Stored entries ▸
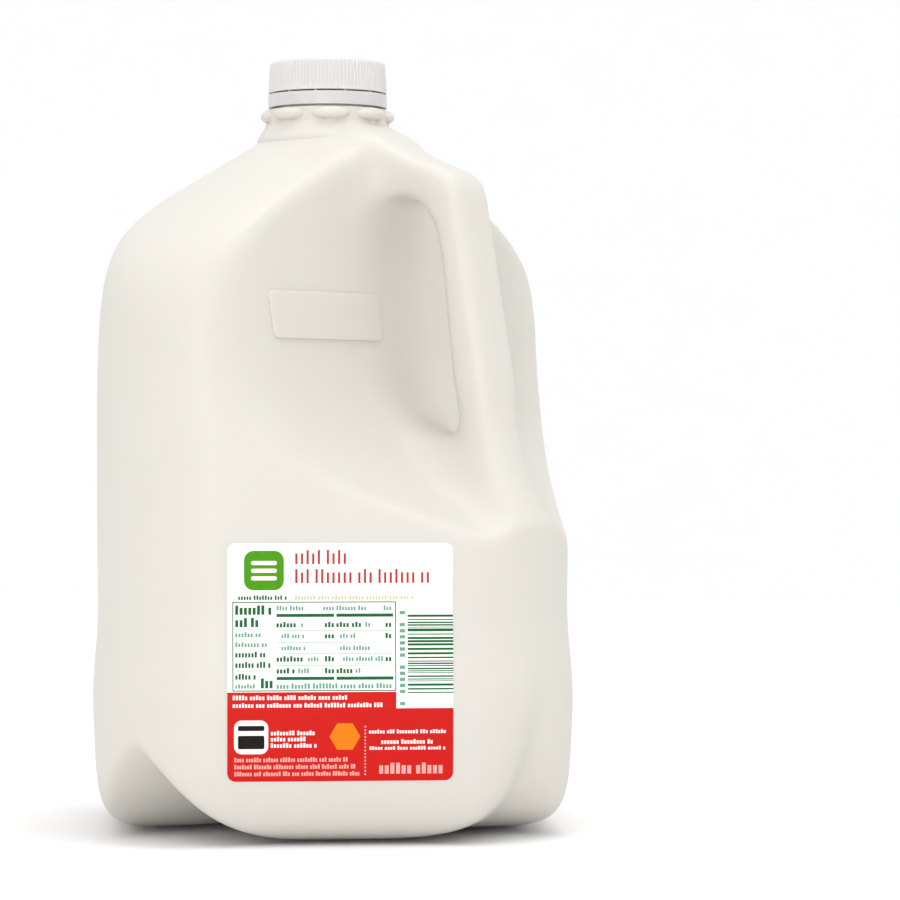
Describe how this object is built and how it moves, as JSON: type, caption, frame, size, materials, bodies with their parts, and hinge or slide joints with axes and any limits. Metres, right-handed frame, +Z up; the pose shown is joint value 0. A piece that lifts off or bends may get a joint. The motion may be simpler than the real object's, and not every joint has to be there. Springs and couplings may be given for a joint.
{
  "type": "plastic milk jug",
  "caption": "Square plastic milk jug with a moulded corner handle, sloping shoulder, ribbed screw cap, tamper band and a curved front label.",
  "frame": {"origin": "middle of the base, on the axis of the neck", "axes": "+Z up along the neck; +X towards the handle; the finger gap runs along Y; the label is on the face towards +X -Y"},
  "size_m": [0.1842, 0.1859, 0.2517],
  "materials": {
    "bottle_plastic": "satin, slightly translucent, milk behind it",
    "cap_plastic": "satin",
    "band_plastic": "satin",
    "label_print": "satin print"
  },
  "bodies": {
    "root": {"bottle": "bottle_plastic", "cap": "cap_plastic", "tamper_band": "band_plastic", "label": "label_print"}
  },
  "joints": []
}
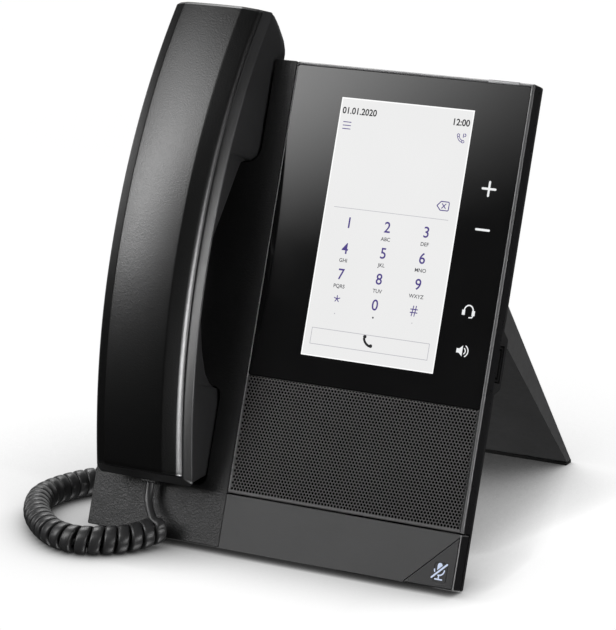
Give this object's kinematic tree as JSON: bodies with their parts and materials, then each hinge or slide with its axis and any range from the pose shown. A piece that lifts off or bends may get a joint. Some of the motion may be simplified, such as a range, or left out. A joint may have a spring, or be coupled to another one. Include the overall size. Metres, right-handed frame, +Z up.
{
  "type": "desk ip phone",
  "caption": "Leaning touch-screen desk phone with a corded handset in a side cradle, a speaker grille, a corner mute key and a clip-on rear stand.",
  "frame": {"origin": "on the desk, directly below the middle of the base's front bottom edge", "axes": "+Z up from the desk, -Y towards the user (the screen leans back towards +Y), +X to the user's right"},
  "size_m": [0.2154, 0.2221, 0.2252],
  "materials": {
    "charcoal_housing": "fine spark-eroded texture, very dark charcoal",
    "cradle_plastic": "fine spark-eroded texture, charcoal",
    "bezel_plastic": "satin graphite edge trim",
    "chin_plastic": "smooth satin graphite",
    "cover_glass": "black-backed gloss cover glass",
    "touch_film": "amber film with printed electrodes",
    "lcd_glass": "display cell",
    "backlight": "brushed tray",
    "polyimide": "flexible circuit",
    "grille_plastic": "perforated, satin black",
    "acoustic_cloth": "woven black",
    "key_lens": "translucent white",
    "switch_plastic": "black with steel cover",
    "board": "green solder mask",
    "rubber_black": "matt",
    "stand_plastic": "fine texture, dark grey",
    "speaker_steel": "black zinc",
    "speaker_cone": "pressed paper with a rubber roll",
    "magnet": "bright zinc",
    "enclosure_plastic": "plain black",
    "tin_plate": "tinned",
    "jack_plastic": "black with gold contacts",
    "steel_screw": "zinc plated",
    "spring_steel": "bright wire",
    "handset_outer": "satin bevels with a speckled centre band",
    "handset_inner": "fine texture, charcoal",
    "capsule_metal": "drawn can",
    "cord_jacket": "smooth satin vinyl",
    "plug_plastic": "black moulded plug"
  },
  "bodies": {
    "root": {"rear_housing": "charcoal_housing", "cradle_cover": "cradle_plastic", "display_frame": "bezel_plastic", "display_glass": "cover_glass", "touch_sensor": "touch_film", "lcd_cell": "lcd_glass", "lcd_backlight": "backlight", "display_ribbon": "polyimide", "speaker_grille": "grille_plastic", "grille_cloth": "acoustic_cloth", "chin_panel": "chin_plastic", "mute_switch": "switch_plastic", "mute_board": "board", "message_light_lens": "key_lens", "message_light_board": "board", "base_feet": "rubber_black", "speaker_gasket": "rubber_black", "speaker_basket": "speaker_steel", "speaker_cone": "speaker_cone", "speaker_magnet": "magnet", "speaker_box": "enclosure_plastic", "main_board": "board", "shield_can": "tin_plate", "lan_jack": "tin_plate", "pc_jack": "tin_plate", "base_handset_jack": "jack_plastic", "base_headset_jack": "jack_plastic", "usb_port": "tin_plate", "microphone_boot": "rubber_black", "base_microphone": "capsule_metal", "hook_spring": "spring_steel", "hook_switch": "switch_plastic", "hook_board": "board", "housing_screws": "steel_screw", "board_screws": "steel_screw", "coiled_cord": "cord_jacket", "cord_base_plug": "plug_plastic"},
    "handset": {"handset_outer_shell": "handset_outer", "handset_inner_shell": "handset_inner", "receiver_capsule": "capsule_metal", "receiver_gasket": "rubber_black", "handset_microphone": "capsule_metal", "handset_microphone_boot": "rubber_black", "handset_weight": "magnet", "handset_jack": "jack_plastic", "handset_screws": "steel_screw", "cord_handset_plug": "plug_plastic"},
    "hook": {"hook_plunger": "switch_plastic"},
    "mute": {"mute_key": "chin_plastic", "mute_key_lens": "key_lens"},
    "stand": {"stand_leg": "stand_plastic", "stand_foot_strip": "rubber_black"}
  },
  "joints": [
    {"name": "handset_lift", "type": "slide", "parent": "root", "child": "handset", "axis": [0, -0.9423, 0.3348], "range_m": [0, 0.08]},
    {"name": "hook_rise", "type": "slide", "parent": "root", "child": "hook", "axis": [0, -0.9423, 0.3348], "range_m": [0, 0.003]},
    {"name": "mute_press", "type": "slide", "parent": "root", "child": "mute", "axis": [0, 0.9423, -0.3348], "range_m": [0, 0.0006], "stiffness_N_per_m": 300, "springref_m": -0.003},
    {"name": "stand_release", "type": "slide", "parent": "root", "child": "stand", "axis": [0, -0.3348, -0.9423], "range_m": [0, 0.012]}
  ],
  "couplings": [
    {"joint": "hook_rise", "follows": "handset_lift", "ratio": 0.0375}
  ]
}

What is required ▸
Go through the data and return every record exactly.

Result ▸
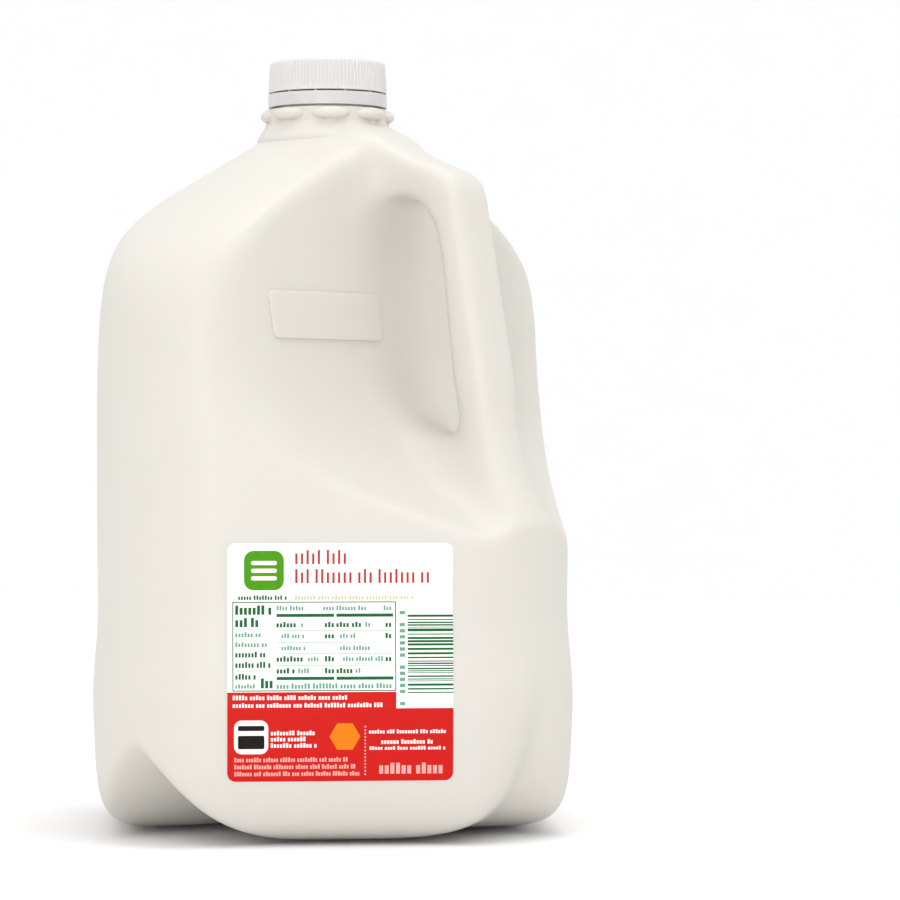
Describe how this object is built and how it moves, as JSON: type, caption, frame, size, materials, bodies with their parts, and hinge or slide joints with axes and any limits. Metres, right-handed frame, +Z up; the pose shown is joint value 0. A piece that lifts off or bends may get a joint. The motion may be simpler than the real object's, and not every joint has to be there. Springs and couplings may be given for a joint.
{
  "type": "plastic milk jug",
  "caption": "Square plastic milk jug with a moulded corner handle, sloping shoulder, ribbed screw cap, tamper band and a curved front label.",
  "frame": {"origin": "middle of the base, on the axis of the neck", "axes": "+Z up along the neck; +X towards the handle; the finger gap runs along Y; the label is on the face towards +X -Y"},
  "size_m": [0.1842, 0.1859, 0.2517],
  "materials": {
    "bottle_plastic": "satin, slightly translucent, milk behind it",
    "cap_plastic": "satin",
    "band_plastic": "satin",
    "label_print": "satin print"
  },
  "bodies": {
    "root": {"bottle": "bottle_plastic", "cap": "cap_plastic", "tamper_band": "band_plastic", "label": "label_print"}
  },
  "joints": []
}
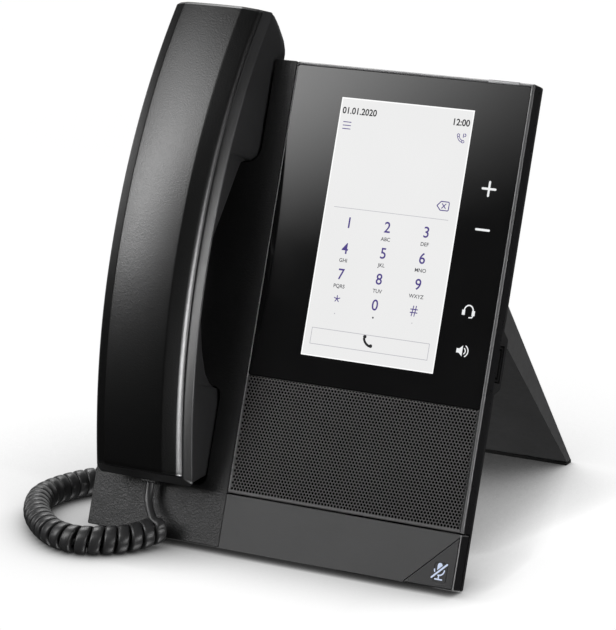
Give this object's kinematic tree as JSON: bodies with their parts and materials, then each hinge or slide with its axis and any range from the pose shown. A piece that lifts off or bends may get a joint. Some of the motion may be simplified, such as a range, or left out. A joint may have a spring, or be coupled to another one. Include the overall size. Metres, right-handed frame, +Z up.
{
  "type": "desk ip phone",
  "caption": "Leaning touch-screen desk phone with a corded handset in a side cradle, a speaker grille, a corner mute key and a clip-on rear stand.",
  "frame": {"origin": "on the desk, directly below the middle of the base's front bottom edge", "axes": "+Z up from the desk, -Y towards the user (the screen leans back towards +Y), +X to the user's right"},
  "size_m": [0.2154, 0.2221, 0.2252],
  "materials": {
    "charcoal_housing": "fine spark-eroded texture, very dark charcoal",
    "cradle_plastic": "fine spark-eroded texture, charcoal",
    "bezel_plastic": "satin graphite edge trim",
    "chin_plastic": "smooth satin graphite",
    "cover_glass": "black-backed gloss cover glass",
    "touch_film": "amber film with printed electrodes",
    "lcd_glass": "display cell",
    "backlight": "brushed tray",
    "polyimide": "flexible circuit",
    "grille_plastic": "perforated, satin black",
    "acoustic_cloth": "woven black",
    "key_lens": "translucent white",
    "switch_plastic": "black with steel cover",
    "board": "green solder mask",
    "rubber_black": "matt",
    "stand_plastic": "fine texture, dark grey",
    "speaker_steel": "black zinc",
    "speaker_cone": "pressed paper with a rubber roll",
    "magnet": "bright zinc",
    "enclosure_plastic": "plain black",
    "tin_plate": "tinned",
    "jack_plastic": "black with gold contacts",
    "steel_screw": "zinc plated",
    "spring_steel": "bright wire",
    "handset_outer": "satin bevels with a speckled centre band",
    "handset_inner": "fine texture, charcoal",
    "capsule_metal": "drawn can",
    "cord_jacket": "smooth satin vinyl",
    "plug_plastic": "black moulded plug"
  },
  "bodies": {
    "root": {"rear_housing": "charcoal_housing", "cradle_cover": "cradle_plastic", "display_frame": "bezel_plastic", "display_glass": "cover_glass", "touch_sensor": "touch_film", "lcd_cell": "lcd_glass", "lcd_backlight": "backlight", "display_ribbon": "polyimide", "speaker_grille": "grille_plastic", "grille_cloth": "acoustic_cloth", "chin_panel": "chin_plastic", "mute_switch": "switch_plastic", "mute_board": "board", "message_light_lens": "key_lens", "message_light_board": "board", "base_feet": "rubber_black", "speaker_gasket": "rubber_black", "speaker_basket": "speaker_steel", "speaker_cone": "speaker_cone", "speaker_magnet": "magnet", "speaker_box": "enclosure_plastic", "main_board": "board", "shield_can": "tin_plate", "lan_jack": "tin_plate", "pc_jack": "tin_plate", "base_handset_jack": "jack_plastic", "base_headset_jack": "jack_plastic", "usb_port": "tin_plate", "microphone_boot": "rubber_black", "base_microphone": "capsule_metal", "hook_spring": "spring_steel", "hook_switch": "switch_plastic", "hook_board": "board", "housing_screws": "steel_screw", "board_screws": "steel_screw", "coiled_cord": "cord_jacket", "cord_base_plug": "plug_plastic"},
    "handset": {"handset_outer_shell": "handset_outer", "handset_inner_shell": "handset_inner", "receiver_capsule": "capsule_metal", "receiver_gasket": "rubber_black", "handset_microphone": "capsule_metal", "handset_microphone_boot": "rubber_black", "handset_weight": "magnet", "handset_jack": "jack_plastic", "handset_screws": "steel_screw", "cord_handset_plug": "plug_plastic"},
    "hook": {"hook_plunger": "switch_plastic"},
    "mute": {"mute_key": "chin_plastic", "mute_key_lens": "key_lens"},
    "stand": {"stand_leg": "stand_plastic", "stand_foot_strip": "rubber_black"}
  },
  "joints": [
    {"name": "handset_lift", "type": "slide", "parent": "root", "child": "handset", "axis": [0, -0.9423, 0.3348], "range_m": [0, 0.08]},
    {"name": "hook_rise", "type": "slide", "parent": "root", "child": "hook", "axis": [0, -0.9423, 0.3348], "range_m": [0, 0.003]},
    {"name": "mute_press", "type": "slide", "parent": "root", "child": "mute", "axis": [0, 0.9423, -0.3348], "range_m": [0, 0.0006], "stiffness_N_per_m": 300, "springref_m": -0.003},
    {"name": "stand_release", "type": "slide", "parent": "root", "child": "stand", "axis": [0, -0.3348, -0.9423], "range_m": [0, 0.012]}
  ],
  "couplings": [
    {"joint": "hook_rise", "follows": "handset_lift", "ratio": 0.0375}
  ]
}